Notice that the public keys generated by the payment terminal should correspond to the private keys generated by the owner of the store.
How Does It Work?
So lets think of $f$ as the function generating subkeys, therefore, one could generate the $i^{th}$ subkey of a key $K$ using $f(K,i)$. However, this doesn’t work so naively, because if we have a private key $k$ and public key $K=k\cdot G$ for some elliptic-curve base-point $G$, we want that the $i^{th}$ private key generated by $k$ and the $i^{th}$ public-key generated by $K$ would match. In other words, $f(K,i) = f(k,i)\cdot G$. How can we construct $f$ to satisfy the property?
So, BIP-32, the standard for HD-wallets that was initially used by Bitcoin and later adopted by many other systems, solves to problem in an elegant manner. A public key $K$ can derive its $i^{th}$ subkey ($K[i]$) using (The “$||$” operator is concatenation): \(K[i] = K + h(K || i)\cdot G\)
Where $h $ is some hash function with sufficiently large output domain, so if we use the secp256k1 curve, like BIP-32, we need $h$ to yield at least 256-bits of pseudorandom output.
Now given a private key $k$ we can derive its $i^{th}$ subkey ($k[i]$) using: \(k[i] = k + h((k\cdot G) || i)\) Notice that since we know the private key $k$, we can compute the match public key $K=k\cdot G$ (used inside $h$). Now we can see that: \(\begin{align} k[i]\cdot G &= (k + h((k\cdot G) || i))\cdot G \\ &= k\cdot G + h((k\cdot G) || i)\cdot G \\ &= K + h(K || i)\cdot G \\ &= K[i] \end{align}\)
And we got the desired property that a private key and the matching public key will yield matching private keys and public keys.
It will, therefore, take you by no surprise the private key $k$ can derive its subkeys and also the subkeys of its matching public key $K$.
That’s it?
Well, as you might have noticed there is a subtle issue here which some could find as a security bug. Let’s see what is the difference between two consecutive private subkeys $k[1] $ and $k[2]$ for instance: \(\begin{align} k[2] - k[1] &= (k + h(K || 2)) - (k + h(K || 1) \\ &= h(K||2) - h(K||1) \end{align}\)

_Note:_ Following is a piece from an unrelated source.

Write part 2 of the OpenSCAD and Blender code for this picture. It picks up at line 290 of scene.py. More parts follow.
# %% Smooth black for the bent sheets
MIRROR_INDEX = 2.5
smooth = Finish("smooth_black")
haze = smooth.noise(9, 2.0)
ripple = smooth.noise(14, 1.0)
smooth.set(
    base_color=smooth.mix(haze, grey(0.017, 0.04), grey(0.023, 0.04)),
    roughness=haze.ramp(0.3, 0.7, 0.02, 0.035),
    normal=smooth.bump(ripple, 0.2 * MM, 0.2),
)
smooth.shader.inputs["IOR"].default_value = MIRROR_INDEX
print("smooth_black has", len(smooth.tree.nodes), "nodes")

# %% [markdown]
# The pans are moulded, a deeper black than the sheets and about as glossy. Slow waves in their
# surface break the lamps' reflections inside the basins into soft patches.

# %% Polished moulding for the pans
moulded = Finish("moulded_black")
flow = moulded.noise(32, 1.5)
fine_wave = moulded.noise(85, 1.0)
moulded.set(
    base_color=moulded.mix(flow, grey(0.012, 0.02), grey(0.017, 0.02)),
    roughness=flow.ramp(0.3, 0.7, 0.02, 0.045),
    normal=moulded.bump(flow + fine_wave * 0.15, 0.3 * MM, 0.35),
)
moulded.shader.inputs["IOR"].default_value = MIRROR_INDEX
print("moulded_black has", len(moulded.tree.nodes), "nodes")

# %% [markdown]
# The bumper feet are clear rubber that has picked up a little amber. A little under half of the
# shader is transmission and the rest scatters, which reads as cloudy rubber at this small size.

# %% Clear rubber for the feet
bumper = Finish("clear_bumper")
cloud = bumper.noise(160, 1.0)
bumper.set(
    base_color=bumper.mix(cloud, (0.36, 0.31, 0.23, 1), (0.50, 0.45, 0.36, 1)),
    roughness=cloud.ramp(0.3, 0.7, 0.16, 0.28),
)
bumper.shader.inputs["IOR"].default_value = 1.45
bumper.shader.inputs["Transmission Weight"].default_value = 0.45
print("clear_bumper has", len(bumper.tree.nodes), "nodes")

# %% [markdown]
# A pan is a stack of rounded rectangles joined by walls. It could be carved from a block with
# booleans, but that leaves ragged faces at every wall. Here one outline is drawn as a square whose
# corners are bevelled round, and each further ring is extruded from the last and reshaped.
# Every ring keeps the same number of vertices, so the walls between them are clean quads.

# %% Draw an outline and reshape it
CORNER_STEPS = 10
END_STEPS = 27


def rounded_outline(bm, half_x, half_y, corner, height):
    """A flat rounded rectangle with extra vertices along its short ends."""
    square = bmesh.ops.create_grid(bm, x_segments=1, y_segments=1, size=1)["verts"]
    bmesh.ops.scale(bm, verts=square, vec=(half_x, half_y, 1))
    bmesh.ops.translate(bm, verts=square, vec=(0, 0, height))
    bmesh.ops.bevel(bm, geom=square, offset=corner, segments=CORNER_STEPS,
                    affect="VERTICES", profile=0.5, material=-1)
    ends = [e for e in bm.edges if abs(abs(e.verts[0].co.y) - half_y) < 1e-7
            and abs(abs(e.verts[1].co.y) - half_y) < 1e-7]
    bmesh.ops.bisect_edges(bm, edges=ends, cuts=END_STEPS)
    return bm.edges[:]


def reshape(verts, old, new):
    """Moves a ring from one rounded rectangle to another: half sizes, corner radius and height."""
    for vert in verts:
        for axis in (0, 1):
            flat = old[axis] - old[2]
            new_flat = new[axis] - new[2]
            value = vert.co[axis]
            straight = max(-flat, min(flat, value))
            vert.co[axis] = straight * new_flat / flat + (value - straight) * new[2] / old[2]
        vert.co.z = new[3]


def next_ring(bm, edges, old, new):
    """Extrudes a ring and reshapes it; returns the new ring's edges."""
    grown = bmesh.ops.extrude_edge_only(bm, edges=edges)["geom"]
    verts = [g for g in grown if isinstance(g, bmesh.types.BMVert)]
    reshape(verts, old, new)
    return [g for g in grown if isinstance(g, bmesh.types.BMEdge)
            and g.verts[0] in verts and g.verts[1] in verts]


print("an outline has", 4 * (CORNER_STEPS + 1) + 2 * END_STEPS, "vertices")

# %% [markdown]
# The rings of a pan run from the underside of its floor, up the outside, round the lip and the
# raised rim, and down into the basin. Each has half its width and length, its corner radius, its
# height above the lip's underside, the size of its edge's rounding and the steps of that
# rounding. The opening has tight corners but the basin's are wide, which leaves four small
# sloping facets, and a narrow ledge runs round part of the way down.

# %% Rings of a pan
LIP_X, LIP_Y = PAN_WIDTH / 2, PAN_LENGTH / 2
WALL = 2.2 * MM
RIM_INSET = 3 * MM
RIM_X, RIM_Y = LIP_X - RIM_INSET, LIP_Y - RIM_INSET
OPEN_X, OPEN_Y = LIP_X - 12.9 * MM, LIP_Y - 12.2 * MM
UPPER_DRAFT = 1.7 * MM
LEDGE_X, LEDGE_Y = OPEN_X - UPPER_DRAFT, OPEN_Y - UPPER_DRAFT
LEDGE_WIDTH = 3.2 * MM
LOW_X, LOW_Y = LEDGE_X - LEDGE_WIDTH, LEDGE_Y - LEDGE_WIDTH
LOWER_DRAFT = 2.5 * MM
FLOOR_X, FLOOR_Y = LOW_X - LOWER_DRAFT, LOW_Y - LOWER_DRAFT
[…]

So, the difference between two consecutive private subkeys only depends on the public key, which isn’t supposed to be considered a secret! So if someone is given one of the subkeys $k[1]$ and the public key (which is, well … public!), then the next subkey can be computed using
\[k[2] = k[1] + h(K || 2) - h(K || 1)\]This, indeed, is a problem in some scenarios and therefore another notion of hardening was introduced. So far, the non-hardened HD-key-derivation was introduced, in which the difference between consecutive private/public keys can be computed using the public key alone. In the hardened version the $i^{th}$ private subkey of a private key $k$ is computed as: \(k[i] = k + h(k || i)\)

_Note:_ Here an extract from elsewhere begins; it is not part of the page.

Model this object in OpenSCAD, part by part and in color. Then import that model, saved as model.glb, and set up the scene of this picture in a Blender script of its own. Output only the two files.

This makes the derivation more secure, in the sense that now the parent private key has to be compromised to compute the difference between consecutive private keys. However, given the matching public key of $K=k\cdot G$, one cannot compute the $K[i]$ in the hardened version, because $K[i] = K + h(k||i)\cdot G$ and the private key $k$ isn’t known to those who wish to derive only public keys!

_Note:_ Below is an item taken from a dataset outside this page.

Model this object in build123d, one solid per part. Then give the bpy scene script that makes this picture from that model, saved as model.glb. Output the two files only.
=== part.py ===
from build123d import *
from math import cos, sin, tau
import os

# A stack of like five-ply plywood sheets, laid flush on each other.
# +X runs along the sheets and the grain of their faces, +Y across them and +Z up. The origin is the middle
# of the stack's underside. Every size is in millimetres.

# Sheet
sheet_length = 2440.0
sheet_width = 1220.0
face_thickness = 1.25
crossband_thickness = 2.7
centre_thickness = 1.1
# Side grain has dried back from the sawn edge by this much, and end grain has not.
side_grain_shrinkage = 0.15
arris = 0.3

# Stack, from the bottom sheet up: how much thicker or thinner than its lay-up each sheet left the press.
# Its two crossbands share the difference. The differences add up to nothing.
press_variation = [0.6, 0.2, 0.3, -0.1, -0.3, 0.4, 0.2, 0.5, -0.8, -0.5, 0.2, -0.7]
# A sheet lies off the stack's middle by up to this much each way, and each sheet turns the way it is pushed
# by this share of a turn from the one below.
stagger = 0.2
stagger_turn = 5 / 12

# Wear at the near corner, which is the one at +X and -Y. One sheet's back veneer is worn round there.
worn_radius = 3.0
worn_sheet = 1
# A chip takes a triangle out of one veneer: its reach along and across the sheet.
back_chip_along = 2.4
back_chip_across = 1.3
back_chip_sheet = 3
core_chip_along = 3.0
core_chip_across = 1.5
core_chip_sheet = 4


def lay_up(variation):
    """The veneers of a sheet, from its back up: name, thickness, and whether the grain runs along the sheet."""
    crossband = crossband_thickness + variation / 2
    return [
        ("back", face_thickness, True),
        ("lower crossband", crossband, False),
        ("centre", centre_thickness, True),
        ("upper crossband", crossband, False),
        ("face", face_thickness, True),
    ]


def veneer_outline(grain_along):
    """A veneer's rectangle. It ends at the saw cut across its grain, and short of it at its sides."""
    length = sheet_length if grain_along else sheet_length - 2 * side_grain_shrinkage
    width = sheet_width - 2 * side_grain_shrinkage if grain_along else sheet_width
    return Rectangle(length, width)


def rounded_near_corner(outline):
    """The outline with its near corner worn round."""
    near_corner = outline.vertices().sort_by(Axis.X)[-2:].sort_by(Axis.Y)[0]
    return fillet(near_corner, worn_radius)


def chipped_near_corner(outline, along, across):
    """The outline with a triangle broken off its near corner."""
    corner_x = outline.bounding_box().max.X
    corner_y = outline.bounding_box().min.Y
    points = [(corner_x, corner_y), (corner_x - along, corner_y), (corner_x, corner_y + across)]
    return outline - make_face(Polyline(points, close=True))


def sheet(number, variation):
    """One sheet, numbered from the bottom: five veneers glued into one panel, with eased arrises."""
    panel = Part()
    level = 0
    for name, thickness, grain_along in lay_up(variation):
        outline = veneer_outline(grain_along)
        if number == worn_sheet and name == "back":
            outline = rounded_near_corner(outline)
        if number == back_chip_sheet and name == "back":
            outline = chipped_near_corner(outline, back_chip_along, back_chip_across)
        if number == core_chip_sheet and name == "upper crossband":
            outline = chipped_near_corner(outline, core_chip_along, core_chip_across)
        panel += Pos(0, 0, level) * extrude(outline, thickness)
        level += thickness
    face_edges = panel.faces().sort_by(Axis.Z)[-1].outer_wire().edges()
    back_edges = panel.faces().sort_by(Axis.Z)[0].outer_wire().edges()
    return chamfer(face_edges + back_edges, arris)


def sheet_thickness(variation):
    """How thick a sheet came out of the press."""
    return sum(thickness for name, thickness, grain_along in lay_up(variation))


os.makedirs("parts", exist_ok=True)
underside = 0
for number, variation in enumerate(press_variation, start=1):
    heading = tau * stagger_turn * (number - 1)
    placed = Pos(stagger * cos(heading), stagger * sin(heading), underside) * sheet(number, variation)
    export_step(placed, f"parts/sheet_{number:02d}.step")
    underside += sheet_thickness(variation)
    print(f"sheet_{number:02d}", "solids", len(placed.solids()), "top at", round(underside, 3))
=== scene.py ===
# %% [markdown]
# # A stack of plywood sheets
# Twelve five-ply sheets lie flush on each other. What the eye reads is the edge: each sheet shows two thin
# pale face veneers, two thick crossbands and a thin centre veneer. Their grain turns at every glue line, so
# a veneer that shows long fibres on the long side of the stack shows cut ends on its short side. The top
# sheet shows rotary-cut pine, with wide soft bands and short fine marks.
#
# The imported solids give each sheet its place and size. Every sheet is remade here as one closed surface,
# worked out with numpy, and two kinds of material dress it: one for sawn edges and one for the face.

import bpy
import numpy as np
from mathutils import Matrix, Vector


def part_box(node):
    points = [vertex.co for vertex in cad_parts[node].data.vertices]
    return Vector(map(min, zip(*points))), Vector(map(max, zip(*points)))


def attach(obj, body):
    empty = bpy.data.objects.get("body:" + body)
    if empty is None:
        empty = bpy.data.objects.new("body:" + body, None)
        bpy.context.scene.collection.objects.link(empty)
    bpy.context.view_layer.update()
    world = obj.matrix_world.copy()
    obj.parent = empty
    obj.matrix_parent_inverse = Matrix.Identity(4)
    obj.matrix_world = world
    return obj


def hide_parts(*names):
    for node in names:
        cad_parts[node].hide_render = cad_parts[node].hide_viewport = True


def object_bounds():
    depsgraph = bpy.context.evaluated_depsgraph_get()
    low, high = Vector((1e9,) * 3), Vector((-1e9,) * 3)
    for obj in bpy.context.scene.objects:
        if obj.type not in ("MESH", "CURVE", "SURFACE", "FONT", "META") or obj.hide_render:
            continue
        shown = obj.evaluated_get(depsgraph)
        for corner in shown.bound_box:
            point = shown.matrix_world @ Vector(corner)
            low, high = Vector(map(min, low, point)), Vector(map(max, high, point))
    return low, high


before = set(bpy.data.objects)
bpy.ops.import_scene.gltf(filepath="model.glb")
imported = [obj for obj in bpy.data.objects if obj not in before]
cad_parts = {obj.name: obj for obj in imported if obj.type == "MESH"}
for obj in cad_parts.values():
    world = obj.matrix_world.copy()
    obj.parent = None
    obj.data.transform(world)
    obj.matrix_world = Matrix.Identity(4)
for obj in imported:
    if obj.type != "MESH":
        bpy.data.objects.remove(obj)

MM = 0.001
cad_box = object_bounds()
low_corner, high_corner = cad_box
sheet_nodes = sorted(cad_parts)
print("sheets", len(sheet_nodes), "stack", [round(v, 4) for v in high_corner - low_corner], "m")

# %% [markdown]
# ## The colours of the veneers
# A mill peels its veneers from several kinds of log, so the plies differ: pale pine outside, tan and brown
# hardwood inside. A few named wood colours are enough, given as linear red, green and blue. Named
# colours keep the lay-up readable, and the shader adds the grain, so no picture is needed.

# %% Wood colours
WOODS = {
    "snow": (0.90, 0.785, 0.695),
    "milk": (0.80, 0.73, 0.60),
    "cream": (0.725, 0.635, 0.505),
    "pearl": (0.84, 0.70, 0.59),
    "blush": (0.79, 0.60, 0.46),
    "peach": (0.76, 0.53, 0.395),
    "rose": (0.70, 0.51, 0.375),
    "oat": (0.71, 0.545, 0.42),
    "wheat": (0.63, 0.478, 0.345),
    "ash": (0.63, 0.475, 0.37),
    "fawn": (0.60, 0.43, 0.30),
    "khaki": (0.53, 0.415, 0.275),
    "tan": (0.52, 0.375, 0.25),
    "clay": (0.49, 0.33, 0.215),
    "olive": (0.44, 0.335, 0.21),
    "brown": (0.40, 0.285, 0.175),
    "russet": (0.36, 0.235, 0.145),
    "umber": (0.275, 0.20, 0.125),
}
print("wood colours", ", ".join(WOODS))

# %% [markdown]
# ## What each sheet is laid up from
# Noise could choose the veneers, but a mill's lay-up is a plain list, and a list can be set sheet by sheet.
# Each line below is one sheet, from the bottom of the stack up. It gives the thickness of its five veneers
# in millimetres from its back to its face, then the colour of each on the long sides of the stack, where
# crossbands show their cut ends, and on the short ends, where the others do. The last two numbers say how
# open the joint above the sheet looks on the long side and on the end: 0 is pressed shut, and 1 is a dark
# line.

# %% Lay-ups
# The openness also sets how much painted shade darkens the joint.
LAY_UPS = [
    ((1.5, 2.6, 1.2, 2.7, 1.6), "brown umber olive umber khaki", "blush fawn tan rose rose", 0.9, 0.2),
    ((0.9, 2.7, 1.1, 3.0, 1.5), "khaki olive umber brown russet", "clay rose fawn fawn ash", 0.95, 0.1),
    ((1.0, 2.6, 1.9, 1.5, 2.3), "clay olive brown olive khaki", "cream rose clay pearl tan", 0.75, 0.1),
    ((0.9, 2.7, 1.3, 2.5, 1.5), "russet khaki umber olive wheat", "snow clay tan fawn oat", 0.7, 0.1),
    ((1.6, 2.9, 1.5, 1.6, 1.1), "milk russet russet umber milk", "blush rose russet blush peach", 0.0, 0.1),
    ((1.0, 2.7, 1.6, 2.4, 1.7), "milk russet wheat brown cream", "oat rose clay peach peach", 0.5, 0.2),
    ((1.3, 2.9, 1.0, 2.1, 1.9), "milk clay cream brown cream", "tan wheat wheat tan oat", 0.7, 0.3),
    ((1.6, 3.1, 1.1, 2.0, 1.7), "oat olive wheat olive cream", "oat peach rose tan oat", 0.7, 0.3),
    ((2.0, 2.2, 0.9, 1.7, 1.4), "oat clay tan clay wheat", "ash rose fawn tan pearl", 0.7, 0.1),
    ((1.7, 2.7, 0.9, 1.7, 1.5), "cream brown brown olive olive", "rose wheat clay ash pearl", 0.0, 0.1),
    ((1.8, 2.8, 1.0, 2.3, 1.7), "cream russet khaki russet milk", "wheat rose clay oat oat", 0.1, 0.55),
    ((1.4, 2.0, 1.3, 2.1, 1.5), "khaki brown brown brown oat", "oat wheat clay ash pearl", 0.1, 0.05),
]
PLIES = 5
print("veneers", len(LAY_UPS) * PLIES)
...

In short hardened key derivation can only be used by knowing the parent private key. Therefore, in some scenarios, hardened key derivation isn’t applicable, for example, the touch screen in the coffee shop from the beginnig of the post.
Chain Codes
Ok, so we’re almost done, but there is one last caveat before you can tell everyone that you really know BIP-32. The thing is that we don’t want necessarily everyone to be able to derive keys. That is, if we use non-hardened key derivation, we can’t assume the public keys of the parents aren’t public, because these are public keys after all! So, in order to derive keys we may want the derivation to depend not only the public keys (in non-hardened mode) or the private keys (in hardened mode) but also on another source of entropy, which is known as chain codes. A little bit more formally, the derivation function $h$ will take not only the key $K/k$ and the index $i$ but also another input $c$, the chain code, so only those who know the chain code can derive the subkey. And to separate the chain code from the key/index we will use an HMAC function $h(k,M)$ instead of simply a hash function. We will also want that each key will be derived alongside a fresh chain code, therefore, we will use $h$ of double the output size (for example, for secp256k1 keys we will use $h$ with 512 bits of output), where the first half of the output (denoted $h_L$) will be used to derive the new chain code and the second half of the output (denoted $h_R$) will be used to derive the key. For a given key $K$ we will denote the $i^{th}$ generated chain code using $c_K[i]$.
So we get the following formulas:
Non Hardened | Hardened | |
---|---|---|
Public Key | \(\begin{aligned}K[i]&=K+h_R(c,K|i)\\ c_K[i] &= h_L(c,K|i)\end{aligned}\) | X |
Private Key | \(\begin{aligned}k[i]&=K+h_R(c,(k\cdot G)|i)\\ c_k[i] &= h_L(c,(k\cdot G)|i)\end{aligned}\) | \(\begin{aligned}k[i]&=k+h_R(c,k|i)\\ c_k[i] &= h_L(c,k|i)\end{aligned}\) |
One last note about chain-codes is that they are not mandatory and we can have done great without them. Either using them or not using them only depends on the security assumptions one it willing to make specifically about the secrecy of public-keys that can derive additional children.
That’s it! At this point you should pretty much know how BIP-32 is used and works. Notice that some technical aspects weren’t discussed:
- How do you hash an elliptic curve point (inside $h$).
- How numbers are encoded.
- Which hash/hmac function do to use.
For these and other technical details, please refer to BIP-32.